A May 16 video features Biden speaking about marijuana for 45 seconds while the video cuts 6 times with various camera angles.

The White House posted a June 30 video that featured the president speaking to the camera over 38 seconds. The camera angle jumped eight times.

“If you take one cut in their video as a single piece of content, they’re putting up like three or four seconds worth of pure Joe Biden content before there’s a cut, whereas the RNC research page is posting longer unedited Biden clips than that,” Sears said. RNC Chairman Michael Whatley told Daily Caller editorial director Vince Coglianese their social media account was clipping the Biden moments in real-time.

Some other videos jumped between Biden and background footage, or interactions from the campaign trail. A video from June 21 shows Biden in an ice cream store speaking with the owner. The 21-second video has four cuts, jumping back and forth between the pair as they have a conversation.

“It’s a classic video editing trick. You see it on any podcast you do, pretty much any politician who’s going to do a script on camera. They’ll do multiple takes too,” Sears said. “But what they’ll do is they’ll do their entire speech in one take, or maybe the first minute of their script is from the first take, and the second minute is from the second take. And so what they’re still doing is the two-minute face-to-cam, but then they’ll just kind of discreetly hide that switch in the middle with a camera angle change.”

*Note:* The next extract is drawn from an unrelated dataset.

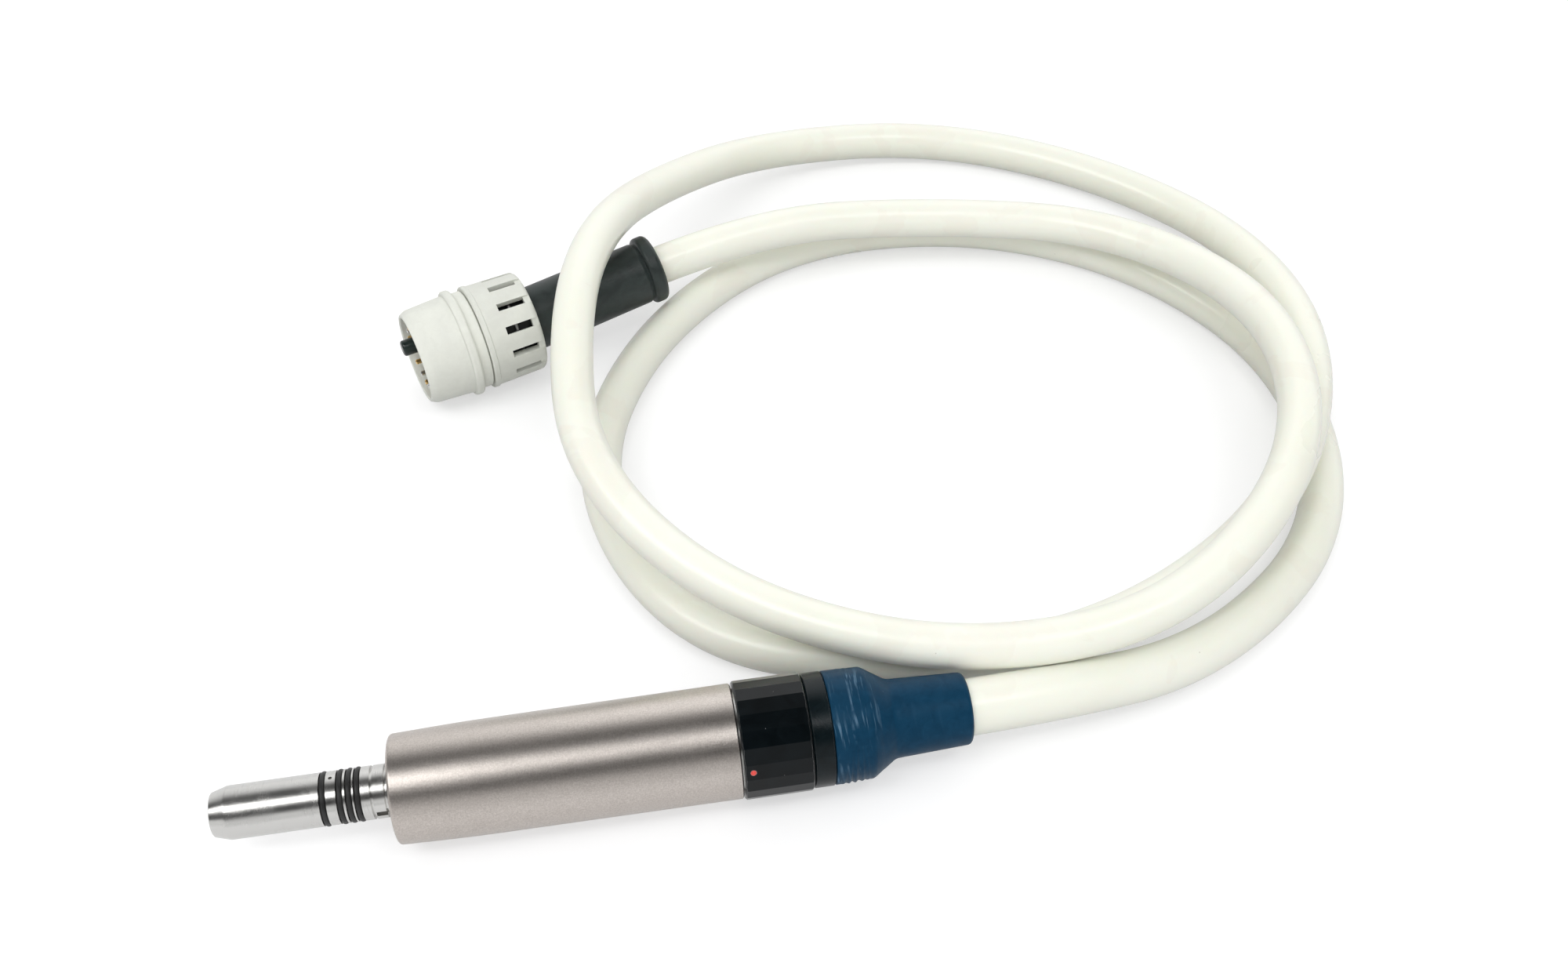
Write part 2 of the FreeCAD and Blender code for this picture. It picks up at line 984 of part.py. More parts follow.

Some of the videos that the White House decried as “cheap fakes” appeared to be edited for stylistic purposes. The White House specifically took issue with a video of the president at the G7 appearing to wander off during a skydiving event posted by the New York Post. The outlet’s Twitter account vertically cropped the video, a style they appear to consistently use on their social media account, and seemingly leaves out the skydiver the White House claims the president was walking over to greet.

“It’s kind of conflating two things that are happening. There is certainly a little mini-industry on social media of taking clips out of context and using them for political purposes. I think this happens across the aisle, but from all sides,” Steve Krakauer told the Caller.

“But that is not really what’s happening in a lot of these supposed examples of what the ‘cheap fakes’ are. From what’s happening at the fundraiser with Kimmel to the G7 video, when you look at the full, in-context version of the video, whatever they were trying to claim was the out-of-context version, nothing’s really changed. And so they’re using a tactic that actually exists to explain something that doesn’t actually relate,” he continued. 

Another video in the same style as the ice cream visit features the president having a conversation with a patron and celebrating her birthday. As Biden rallies the crowd to sing happy birthday to the woman, the video cuts three times in 38 seconds. Once the president has his arm around the patron, Biden says “by the way” before the video cuts to him finishing his sentence.

“When you’re the White House, when you’re running the Joe Biden Twitter account, you have complete control over what’s coming out of it, and so you can hide all the mistakes you want to and edit it,” Sears said. “As long as you have at least one good clean take, or good clean version of him reading whatever line, then you know, you can just cobble together all of those individual parts. And doesn’t matter if it’s 50 or 100 lines.”

In addition to the clip of Biden at the G7, the president’s allies took issue with a shot of the 81-year-old seemingly being led off a stage by former President Barack Obama. At the fundraiser, Biden appeared to freeze before Obama grabbed his wrist and took him away.

The White House also addressed a video of Biden frozen during a Juneteenth celebration while everyone around him, including Vice President Kamala Harris, danced to the music. Jean-Pierre said that if the video was zoomed out, others in the crowd could be seen not dancing as well.

“It was a cheap — you know, a cheap fake.  That was definitely a cheap fake. It was. This was widely fact-checked. That video was widely fact-checked, including by conservative media, on — on what had — what happened that — what occurred,” Jean-Pierre said.

The videos aren’t cheap fakes, Krakauer argued, because when additional context is added, the substance of the video does not change. Krakauer added that he didn’t think the videos the president’s social media account is releasing could be considered cheap fakes either.

“It’s like you take the tactic of trying to spice up a video where you might have one angle, or maybe you would have two or three angles, but you do these quick cuts to keep people’s attention, that seems like that’s kind of the thought process of these at least at first, but when you do put it in so like so often and in such a jarring way, a lot of these cuts are clearly being inserted because they’re trying to cover whatever didn’t work out with the original cut,” Krakauer told the Caller.

“I wouldn’t necessarily call these cheap fakes either,” he added. “What I would call them are just more signs of a panicked White House that wants to portray a narrative, that they’re a little bit leery of letting the full truth out there.”

 

Max Keating contributed to this report.